Task instructions: Scan the entries below for the word "this". Copy each line that has it.

Records excerpted from a collection:
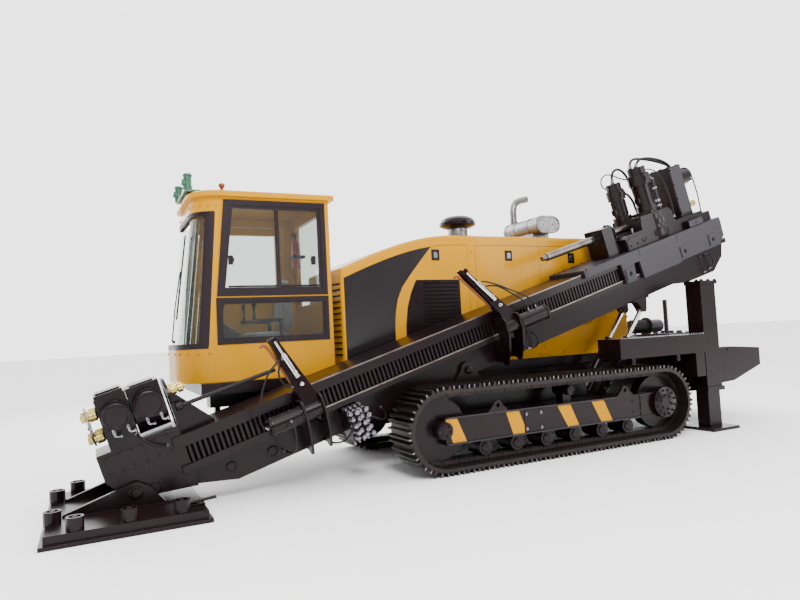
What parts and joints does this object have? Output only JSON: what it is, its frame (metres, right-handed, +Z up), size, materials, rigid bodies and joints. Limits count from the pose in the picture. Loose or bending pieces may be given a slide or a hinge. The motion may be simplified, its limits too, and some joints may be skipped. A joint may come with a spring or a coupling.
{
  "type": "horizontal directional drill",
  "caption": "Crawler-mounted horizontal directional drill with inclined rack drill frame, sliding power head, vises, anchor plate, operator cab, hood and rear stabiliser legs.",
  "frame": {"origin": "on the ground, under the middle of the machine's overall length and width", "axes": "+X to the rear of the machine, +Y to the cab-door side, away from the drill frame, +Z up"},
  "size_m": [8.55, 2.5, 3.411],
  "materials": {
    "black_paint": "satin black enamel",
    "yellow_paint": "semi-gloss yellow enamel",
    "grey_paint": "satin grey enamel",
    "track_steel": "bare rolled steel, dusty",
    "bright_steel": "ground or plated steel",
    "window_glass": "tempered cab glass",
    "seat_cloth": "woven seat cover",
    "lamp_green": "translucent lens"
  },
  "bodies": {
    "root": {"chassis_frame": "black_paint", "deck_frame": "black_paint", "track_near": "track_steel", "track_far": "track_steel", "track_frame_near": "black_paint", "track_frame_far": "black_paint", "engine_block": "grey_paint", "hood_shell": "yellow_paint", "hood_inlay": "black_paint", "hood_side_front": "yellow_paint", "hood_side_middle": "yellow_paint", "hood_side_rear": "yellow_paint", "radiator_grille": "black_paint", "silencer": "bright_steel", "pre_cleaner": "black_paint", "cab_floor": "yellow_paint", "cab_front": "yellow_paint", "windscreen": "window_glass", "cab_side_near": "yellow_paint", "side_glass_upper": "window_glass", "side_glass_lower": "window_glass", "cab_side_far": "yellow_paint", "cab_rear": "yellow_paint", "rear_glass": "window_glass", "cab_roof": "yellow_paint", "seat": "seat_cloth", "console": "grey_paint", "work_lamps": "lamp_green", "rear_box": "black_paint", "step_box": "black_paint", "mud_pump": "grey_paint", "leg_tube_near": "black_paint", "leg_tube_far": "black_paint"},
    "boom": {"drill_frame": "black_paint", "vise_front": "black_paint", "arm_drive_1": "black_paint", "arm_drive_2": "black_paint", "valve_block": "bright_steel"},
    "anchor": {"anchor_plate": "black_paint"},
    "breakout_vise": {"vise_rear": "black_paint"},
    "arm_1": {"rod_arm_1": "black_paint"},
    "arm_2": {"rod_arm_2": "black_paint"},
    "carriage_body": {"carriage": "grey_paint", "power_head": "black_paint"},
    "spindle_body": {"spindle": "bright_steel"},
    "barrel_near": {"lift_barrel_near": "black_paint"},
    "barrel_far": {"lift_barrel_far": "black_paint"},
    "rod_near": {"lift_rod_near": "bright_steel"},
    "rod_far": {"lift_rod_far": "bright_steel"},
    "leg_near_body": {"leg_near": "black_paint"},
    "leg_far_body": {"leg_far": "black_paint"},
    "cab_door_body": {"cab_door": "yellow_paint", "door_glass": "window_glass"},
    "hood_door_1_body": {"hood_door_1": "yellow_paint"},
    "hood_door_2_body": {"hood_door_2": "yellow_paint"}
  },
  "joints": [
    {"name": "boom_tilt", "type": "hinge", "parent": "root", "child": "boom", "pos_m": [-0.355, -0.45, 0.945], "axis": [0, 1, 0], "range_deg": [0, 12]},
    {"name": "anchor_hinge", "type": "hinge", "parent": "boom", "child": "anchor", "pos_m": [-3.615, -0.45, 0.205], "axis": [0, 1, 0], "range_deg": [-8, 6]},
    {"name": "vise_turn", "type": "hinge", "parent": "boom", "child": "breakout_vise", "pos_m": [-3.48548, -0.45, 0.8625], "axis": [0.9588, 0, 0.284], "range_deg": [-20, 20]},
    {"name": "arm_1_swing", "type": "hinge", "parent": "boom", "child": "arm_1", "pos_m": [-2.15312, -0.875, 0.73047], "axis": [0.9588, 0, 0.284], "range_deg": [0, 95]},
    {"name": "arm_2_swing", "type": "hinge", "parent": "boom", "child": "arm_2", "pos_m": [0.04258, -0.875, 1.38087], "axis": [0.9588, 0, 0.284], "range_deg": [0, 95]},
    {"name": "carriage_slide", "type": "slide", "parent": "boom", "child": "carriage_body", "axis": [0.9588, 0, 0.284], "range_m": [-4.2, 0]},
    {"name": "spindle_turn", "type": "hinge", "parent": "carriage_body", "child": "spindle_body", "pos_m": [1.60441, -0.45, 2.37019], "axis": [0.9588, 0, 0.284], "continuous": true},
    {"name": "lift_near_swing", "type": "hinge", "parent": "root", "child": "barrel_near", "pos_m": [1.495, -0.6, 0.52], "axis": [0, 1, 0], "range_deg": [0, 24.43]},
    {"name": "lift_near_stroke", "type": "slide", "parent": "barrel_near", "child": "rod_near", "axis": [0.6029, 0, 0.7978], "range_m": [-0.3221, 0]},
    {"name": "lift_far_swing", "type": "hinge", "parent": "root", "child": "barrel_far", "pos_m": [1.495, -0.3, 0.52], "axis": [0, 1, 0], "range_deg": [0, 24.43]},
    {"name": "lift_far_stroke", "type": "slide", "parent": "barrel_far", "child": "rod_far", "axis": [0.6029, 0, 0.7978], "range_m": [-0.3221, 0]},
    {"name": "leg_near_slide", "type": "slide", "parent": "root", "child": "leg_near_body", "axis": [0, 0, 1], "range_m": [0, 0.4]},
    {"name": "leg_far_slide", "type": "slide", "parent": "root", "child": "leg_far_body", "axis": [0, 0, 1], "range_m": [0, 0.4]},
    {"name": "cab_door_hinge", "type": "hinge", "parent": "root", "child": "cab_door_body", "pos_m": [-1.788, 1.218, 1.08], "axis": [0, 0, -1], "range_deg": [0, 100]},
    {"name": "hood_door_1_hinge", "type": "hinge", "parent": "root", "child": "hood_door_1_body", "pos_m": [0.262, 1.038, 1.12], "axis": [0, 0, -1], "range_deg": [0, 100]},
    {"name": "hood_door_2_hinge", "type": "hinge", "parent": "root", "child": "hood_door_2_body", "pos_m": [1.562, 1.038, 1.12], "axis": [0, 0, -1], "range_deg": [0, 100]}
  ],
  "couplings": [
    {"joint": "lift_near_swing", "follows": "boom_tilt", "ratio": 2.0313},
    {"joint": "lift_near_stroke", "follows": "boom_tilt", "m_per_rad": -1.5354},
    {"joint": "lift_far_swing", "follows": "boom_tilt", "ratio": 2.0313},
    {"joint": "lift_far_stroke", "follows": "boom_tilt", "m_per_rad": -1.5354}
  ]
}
==
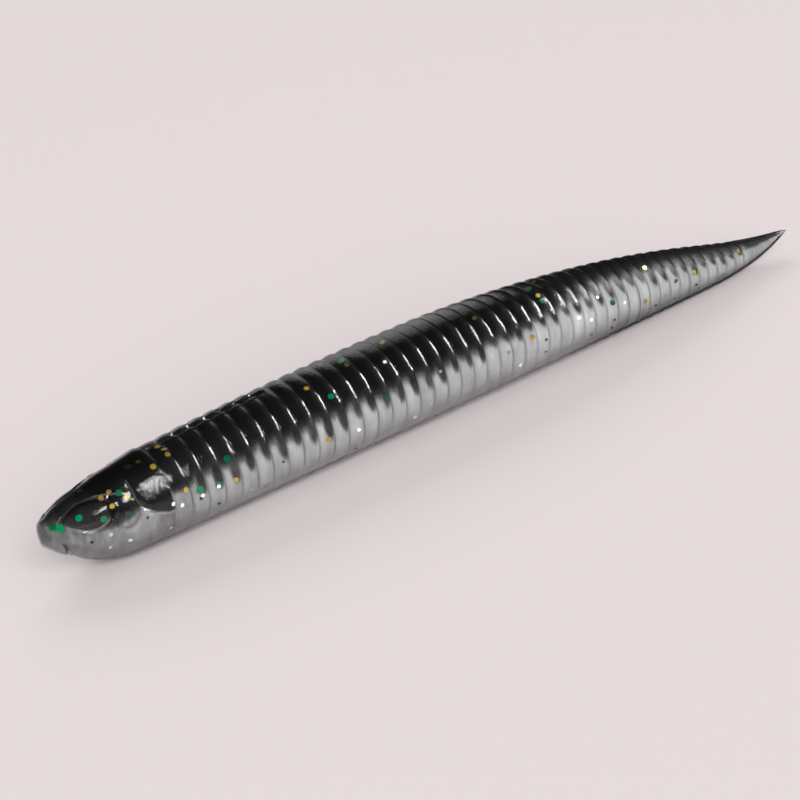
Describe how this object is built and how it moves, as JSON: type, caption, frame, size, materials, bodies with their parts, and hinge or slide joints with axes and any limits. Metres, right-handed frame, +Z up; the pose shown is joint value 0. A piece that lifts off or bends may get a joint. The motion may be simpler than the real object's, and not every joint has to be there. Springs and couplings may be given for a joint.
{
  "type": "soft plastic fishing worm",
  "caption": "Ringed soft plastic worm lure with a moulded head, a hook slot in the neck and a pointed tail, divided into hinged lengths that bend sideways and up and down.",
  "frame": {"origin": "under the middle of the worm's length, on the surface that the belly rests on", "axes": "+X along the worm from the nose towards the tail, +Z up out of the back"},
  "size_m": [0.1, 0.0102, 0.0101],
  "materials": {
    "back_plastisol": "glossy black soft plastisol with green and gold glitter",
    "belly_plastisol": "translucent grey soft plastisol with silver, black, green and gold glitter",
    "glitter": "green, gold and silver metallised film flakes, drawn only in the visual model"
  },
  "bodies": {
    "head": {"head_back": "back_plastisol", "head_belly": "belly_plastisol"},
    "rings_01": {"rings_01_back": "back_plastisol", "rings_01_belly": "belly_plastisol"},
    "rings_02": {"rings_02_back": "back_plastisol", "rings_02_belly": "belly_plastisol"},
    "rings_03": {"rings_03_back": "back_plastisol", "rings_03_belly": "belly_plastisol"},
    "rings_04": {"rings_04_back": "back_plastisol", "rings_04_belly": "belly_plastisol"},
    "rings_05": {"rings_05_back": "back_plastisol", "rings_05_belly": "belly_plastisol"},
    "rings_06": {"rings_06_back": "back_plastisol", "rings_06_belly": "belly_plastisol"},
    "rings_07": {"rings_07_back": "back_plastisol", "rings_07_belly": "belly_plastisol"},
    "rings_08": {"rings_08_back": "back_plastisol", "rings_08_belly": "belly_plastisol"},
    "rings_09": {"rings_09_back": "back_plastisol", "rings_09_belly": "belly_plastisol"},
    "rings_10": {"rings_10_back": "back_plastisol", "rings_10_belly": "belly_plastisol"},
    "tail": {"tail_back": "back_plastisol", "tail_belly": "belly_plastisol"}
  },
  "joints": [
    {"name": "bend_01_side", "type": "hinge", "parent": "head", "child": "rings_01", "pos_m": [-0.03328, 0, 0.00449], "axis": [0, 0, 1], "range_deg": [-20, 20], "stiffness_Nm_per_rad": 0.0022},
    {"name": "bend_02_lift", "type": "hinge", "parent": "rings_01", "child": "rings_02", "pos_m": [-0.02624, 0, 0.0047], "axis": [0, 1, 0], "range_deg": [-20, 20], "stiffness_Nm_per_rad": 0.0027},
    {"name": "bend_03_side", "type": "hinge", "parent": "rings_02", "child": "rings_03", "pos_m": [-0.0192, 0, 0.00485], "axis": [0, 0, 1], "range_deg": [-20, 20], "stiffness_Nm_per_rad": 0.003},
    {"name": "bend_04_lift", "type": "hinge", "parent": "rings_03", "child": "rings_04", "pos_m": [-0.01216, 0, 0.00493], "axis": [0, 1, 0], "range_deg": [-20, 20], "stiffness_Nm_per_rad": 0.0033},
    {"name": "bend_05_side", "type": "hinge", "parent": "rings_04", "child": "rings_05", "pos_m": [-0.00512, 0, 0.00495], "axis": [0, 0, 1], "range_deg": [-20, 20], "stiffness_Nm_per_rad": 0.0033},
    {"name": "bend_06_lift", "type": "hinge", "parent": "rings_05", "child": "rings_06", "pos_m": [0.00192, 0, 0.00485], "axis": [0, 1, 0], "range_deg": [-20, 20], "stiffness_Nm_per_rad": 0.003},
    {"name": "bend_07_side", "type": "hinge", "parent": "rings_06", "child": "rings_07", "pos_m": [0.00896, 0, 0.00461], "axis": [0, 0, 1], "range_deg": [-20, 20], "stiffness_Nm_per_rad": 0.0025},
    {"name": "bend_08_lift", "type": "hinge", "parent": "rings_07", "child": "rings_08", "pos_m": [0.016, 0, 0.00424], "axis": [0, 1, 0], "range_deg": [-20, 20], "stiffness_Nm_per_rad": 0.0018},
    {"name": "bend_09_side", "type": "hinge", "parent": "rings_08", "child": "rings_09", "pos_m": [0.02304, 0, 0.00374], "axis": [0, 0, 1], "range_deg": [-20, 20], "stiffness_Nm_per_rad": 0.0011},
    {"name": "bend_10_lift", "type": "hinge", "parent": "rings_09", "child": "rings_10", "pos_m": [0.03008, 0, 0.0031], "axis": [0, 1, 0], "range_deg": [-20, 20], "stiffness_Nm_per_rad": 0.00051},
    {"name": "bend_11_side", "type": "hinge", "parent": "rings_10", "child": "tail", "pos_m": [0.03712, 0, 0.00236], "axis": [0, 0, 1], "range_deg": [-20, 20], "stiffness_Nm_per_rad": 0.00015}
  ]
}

Exercise output:
What parts and joints does this object have? Output only JSON: what it is, its frame (metres, right-handed, +Z up), size, materials, rigid bodies and joints. Limits count from the pose in the picture. Loose or bending pieces may be given a slide or a hinge. The motion may be simplified, its limits too, and some joints may be skipped. A joint may come with a spring or a coupling.
Describe how this object is built and how it moves, as JSON: type, caption, frame, size, materials, bodies with their parts, and hinge or slide joints with axes and any limits. Metres, right-handed frame, +Z up; the pose shown is joint value 0. A piece that lifts off or bends may get a joint. The motion may be simpler than the real object's, and not every joint has to be there. Springs and couplings may be given for a joint.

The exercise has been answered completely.